| DATA EXCERPT |
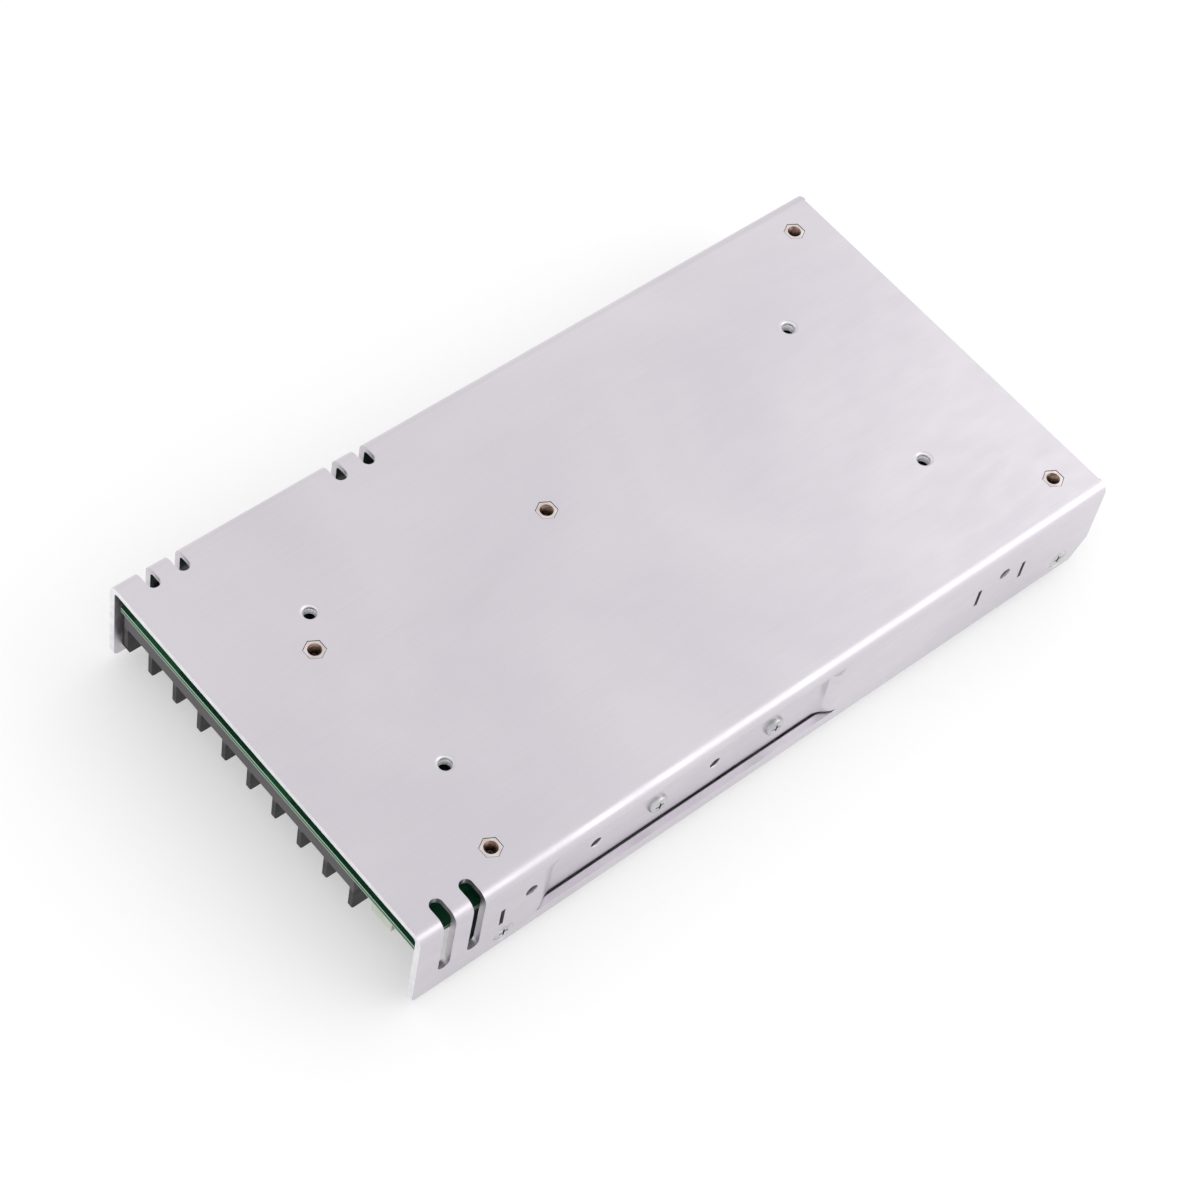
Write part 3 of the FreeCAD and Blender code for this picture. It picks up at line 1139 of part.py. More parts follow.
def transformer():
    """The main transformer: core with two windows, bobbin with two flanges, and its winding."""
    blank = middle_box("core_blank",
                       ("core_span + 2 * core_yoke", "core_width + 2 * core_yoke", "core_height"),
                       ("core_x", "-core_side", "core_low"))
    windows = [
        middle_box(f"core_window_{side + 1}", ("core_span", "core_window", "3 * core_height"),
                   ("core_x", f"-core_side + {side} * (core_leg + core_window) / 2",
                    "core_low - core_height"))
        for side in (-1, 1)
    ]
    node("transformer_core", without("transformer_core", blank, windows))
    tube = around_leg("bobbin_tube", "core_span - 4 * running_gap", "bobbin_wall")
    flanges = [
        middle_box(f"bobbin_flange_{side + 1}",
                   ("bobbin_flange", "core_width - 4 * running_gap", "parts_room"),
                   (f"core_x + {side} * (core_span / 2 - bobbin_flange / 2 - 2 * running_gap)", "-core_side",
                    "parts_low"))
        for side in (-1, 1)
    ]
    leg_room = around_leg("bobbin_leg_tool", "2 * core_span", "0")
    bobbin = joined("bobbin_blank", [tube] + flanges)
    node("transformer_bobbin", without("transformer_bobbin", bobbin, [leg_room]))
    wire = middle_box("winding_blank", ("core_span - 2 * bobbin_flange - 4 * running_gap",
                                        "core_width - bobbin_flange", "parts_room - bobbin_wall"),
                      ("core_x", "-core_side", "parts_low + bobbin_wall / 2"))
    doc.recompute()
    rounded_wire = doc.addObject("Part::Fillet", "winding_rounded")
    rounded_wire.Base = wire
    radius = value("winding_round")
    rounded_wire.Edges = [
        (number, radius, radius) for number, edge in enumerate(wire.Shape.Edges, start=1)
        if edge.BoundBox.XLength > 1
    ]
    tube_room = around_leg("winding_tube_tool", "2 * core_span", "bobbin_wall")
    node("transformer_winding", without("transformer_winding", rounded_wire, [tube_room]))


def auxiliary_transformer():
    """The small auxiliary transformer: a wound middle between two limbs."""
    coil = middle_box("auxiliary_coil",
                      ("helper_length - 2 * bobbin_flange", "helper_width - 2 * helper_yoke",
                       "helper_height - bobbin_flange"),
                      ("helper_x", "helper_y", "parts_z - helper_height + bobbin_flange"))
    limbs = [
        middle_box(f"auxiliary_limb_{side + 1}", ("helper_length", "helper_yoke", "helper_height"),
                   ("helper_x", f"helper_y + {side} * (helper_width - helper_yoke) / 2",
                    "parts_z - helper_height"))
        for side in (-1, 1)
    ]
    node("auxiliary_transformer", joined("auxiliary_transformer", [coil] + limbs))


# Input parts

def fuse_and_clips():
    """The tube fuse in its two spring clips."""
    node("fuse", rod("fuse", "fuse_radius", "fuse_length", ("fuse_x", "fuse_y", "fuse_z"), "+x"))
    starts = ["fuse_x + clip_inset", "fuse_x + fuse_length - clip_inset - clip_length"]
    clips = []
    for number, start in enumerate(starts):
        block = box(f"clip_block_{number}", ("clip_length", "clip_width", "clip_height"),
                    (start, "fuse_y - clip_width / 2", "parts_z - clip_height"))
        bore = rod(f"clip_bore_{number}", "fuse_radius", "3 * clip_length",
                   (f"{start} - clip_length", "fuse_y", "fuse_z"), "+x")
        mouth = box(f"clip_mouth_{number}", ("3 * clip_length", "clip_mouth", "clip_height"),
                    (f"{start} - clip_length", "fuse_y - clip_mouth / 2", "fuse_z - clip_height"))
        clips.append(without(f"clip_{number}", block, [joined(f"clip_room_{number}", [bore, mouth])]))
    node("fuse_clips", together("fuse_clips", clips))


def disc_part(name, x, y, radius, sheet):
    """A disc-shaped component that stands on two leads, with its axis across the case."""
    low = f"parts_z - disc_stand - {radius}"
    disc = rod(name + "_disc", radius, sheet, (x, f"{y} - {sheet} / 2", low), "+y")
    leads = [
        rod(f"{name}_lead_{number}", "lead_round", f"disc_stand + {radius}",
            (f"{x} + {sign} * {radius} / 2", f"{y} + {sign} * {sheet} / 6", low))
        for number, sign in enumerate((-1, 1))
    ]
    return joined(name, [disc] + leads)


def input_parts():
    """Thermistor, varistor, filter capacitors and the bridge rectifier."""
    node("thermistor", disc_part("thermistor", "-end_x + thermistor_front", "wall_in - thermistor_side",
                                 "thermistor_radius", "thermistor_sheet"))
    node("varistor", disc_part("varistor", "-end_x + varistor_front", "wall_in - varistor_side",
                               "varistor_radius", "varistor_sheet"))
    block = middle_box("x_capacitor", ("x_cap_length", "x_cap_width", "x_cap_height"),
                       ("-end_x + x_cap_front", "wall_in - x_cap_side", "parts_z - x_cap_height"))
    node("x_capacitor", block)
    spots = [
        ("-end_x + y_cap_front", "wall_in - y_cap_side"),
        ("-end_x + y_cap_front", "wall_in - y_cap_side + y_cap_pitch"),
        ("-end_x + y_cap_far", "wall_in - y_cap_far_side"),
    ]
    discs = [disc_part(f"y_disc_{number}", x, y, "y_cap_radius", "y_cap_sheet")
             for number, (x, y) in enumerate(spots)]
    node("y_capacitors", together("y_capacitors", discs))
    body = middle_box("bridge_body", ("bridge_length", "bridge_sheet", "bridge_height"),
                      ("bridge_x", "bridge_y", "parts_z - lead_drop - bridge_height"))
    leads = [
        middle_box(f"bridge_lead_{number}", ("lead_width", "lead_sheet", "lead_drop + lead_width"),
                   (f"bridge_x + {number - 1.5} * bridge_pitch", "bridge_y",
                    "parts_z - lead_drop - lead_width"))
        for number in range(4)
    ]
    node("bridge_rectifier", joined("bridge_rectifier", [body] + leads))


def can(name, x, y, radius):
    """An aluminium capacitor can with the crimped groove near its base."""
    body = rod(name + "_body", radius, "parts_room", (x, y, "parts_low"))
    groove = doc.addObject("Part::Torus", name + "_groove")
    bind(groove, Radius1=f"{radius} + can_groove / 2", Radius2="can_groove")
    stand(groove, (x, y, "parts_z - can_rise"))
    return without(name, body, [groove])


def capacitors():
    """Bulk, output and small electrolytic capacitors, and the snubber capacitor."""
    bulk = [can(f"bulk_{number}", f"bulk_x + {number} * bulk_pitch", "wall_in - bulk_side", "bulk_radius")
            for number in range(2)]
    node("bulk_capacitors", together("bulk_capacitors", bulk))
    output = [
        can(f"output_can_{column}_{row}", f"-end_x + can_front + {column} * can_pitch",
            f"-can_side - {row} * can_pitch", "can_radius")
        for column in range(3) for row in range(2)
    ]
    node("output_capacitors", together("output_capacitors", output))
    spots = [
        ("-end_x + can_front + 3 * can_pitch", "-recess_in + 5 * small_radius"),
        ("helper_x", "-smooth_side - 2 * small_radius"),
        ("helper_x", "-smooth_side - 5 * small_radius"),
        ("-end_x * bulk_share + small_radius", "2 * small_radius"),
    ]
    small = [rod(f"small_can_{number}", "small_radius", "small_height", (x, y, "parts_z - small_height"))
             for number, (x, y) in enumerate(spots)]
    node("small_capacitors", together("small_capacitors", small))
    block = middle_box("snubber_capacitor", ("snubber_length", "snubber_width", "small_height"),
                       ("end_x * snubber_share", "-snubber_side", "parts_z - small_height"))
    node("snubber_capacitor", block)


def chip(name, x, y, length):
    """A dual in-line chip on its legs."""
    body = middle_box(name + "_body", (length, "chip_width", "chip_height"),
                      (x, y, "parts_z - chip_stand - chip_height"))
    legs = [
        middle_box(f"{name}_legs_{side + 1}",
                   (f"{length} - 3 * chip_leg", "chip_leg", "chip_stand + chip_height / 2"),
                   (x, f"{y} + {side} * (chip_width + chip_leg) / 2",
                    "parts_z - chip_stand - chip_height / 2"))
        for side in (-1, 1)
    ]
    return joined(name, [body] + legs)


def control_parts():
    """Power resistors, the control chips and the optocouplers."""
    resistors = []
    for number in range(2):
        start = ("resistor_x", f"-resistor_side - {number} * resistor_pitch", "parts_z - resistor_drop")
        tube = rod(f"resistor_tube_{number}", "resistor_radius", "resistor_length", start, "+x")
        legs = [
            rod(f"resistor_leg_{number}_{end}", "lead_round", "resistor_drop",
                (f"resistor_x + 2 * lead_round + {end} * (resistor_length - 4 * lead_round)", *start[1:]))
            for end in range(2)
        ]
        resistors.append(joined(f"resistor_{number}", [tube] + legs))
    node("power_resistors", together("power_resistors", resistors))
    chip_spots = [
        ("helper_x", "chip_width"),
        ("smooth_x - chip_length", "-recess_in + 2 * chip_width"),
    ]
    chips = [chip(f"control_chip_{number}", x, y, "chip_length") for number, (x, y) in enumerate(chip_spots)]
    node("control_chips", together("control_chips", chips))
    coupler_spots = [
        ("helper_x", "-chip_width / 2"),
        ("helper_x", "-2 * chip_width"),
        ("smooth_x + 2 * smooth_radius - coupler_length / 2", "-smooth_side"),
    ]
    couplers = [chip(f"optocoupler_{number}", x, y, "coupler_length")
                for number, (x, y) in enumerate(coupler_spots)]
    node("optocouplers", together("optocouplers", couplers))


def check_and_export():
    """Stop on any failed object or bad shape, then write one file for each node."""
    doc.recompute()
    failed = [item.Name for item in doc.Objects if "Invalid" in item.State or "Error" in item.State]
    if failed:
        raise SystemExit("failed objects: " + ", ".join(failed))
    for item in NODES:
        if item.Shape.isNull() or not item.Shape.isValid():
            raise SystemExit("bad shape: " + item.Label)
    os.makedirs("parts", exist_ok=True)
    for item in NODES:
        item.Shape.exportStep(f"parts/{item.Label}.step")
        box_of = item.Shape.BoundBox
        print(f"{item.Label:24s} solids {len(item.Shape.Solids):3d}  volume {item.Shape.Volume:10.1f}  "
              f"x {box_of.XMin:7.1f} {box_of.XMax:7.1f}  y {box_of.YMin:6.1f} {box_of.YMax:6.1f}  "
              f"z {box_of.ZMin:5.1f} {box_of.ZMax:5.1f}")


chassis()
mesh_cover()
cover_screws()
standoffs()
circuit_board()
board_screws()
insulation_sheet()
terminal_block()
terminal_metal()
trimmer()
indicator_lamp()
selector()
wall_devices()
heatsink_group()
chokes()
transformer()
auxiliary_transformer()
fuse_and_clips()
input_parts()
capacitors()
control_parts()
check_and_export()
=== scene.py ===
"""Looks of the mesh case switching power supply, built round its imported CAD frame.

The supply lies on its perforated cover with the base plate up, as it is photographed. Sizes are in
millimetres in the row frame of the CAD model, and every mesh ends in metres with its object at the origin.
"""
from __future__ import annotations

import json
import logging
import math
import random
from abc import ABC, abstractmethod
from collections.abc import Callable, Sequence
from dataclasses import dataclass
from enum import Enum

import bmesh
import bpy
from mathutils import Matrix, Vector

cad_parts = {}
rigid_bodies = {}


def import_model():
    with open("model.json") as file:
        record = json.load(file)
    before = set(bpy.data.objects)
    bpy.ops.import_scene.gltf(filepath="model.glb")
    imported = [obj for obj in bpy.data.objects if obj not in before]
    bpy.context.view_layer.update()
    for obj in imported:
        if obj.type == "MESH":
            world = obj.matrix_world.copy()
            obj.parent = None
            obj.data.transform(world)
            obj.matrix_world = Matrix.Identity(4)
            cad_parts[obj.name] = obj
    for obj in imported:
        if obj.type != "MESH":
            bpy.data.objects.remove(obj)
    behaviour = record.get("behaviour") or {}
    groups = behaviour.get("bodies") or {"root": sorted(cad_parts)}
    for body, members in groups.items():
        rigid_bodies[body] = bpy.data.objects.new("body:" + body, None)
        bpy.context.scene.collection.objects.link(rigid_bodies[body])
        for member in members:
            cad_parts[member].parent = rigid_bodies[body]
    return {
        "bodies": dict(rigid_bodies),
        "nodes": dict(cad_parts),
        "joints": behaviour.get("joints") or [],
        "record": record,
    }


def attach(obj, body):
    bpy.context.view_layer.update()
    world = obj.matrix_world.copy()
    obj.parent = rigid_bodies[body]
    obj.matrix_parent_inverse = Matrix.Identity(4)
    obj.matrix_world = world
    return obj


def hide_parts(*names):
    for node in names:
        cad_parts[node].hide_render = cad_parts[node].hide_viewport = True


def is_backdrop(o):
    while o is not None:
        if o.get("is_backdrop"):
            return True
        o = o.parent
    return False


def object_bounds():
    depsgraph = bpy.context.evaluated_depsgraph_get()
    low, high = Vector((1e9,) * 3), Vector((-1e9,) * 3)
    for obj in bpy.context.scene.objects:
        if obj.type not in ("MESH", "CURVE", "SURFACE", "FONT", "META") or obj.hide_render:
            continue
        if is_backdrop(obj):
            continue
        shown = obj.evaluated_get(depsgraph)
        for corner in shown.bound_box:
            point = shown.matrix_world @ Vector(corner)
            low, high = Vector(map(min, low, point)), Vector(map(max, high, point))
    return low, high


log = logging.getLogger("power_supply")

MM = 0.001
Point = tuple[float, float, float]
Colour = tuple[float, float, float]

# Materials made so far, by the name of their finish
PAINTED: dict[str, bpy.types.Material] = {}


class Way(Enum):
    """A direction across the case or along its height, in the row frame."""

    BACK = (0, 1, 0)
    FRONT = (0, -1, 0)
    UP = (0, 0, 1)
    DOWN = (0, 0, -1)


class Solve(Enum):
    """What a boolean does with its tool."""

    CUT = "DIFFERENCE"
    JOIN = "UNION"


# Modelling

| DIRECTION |
Repeat, word for word, only the lines from the line holding "standoffs()" through the line holding "record = json.load(file)", with both of those lines included.

| RESPONSE FOR THIS EXERCISE |
standoffs()
circuit_board()
board_screws()
insulation_sheet()
terminal_block()
terminal_metal()
trimmer()
indicator_lamp()
selector()
wall_devices()
heatsink_group()
chokes()
transformer()
auxiliary_transformer()
fuse_and_clips()
input_parts()
capacitors()
control_parts()
check_and_export()
=== scene.py ===
"""Looks of the mesh case switching power supply, built round its imported CAD frame.

The supply lies on its perforated cover with the base plate up, as it is photographed. Sizes are in
millimetres in the row frame of the CAD model, and every mesh ends in metres with its object at the origin.
"""
from __future__ import annotations

import json
import logging
import math
import random
from abc import ABC, abstractmethod
from collections.abc import Callable, Sequence
from dataclasses import dataclass
from enum import Enum

import bmesh
import bpy
from mathutils import Matrix, Vector

cad_parts = {}
rigid_bodies = {}


def import_model():
    with open("model.json") as file:
        record = json.load(file)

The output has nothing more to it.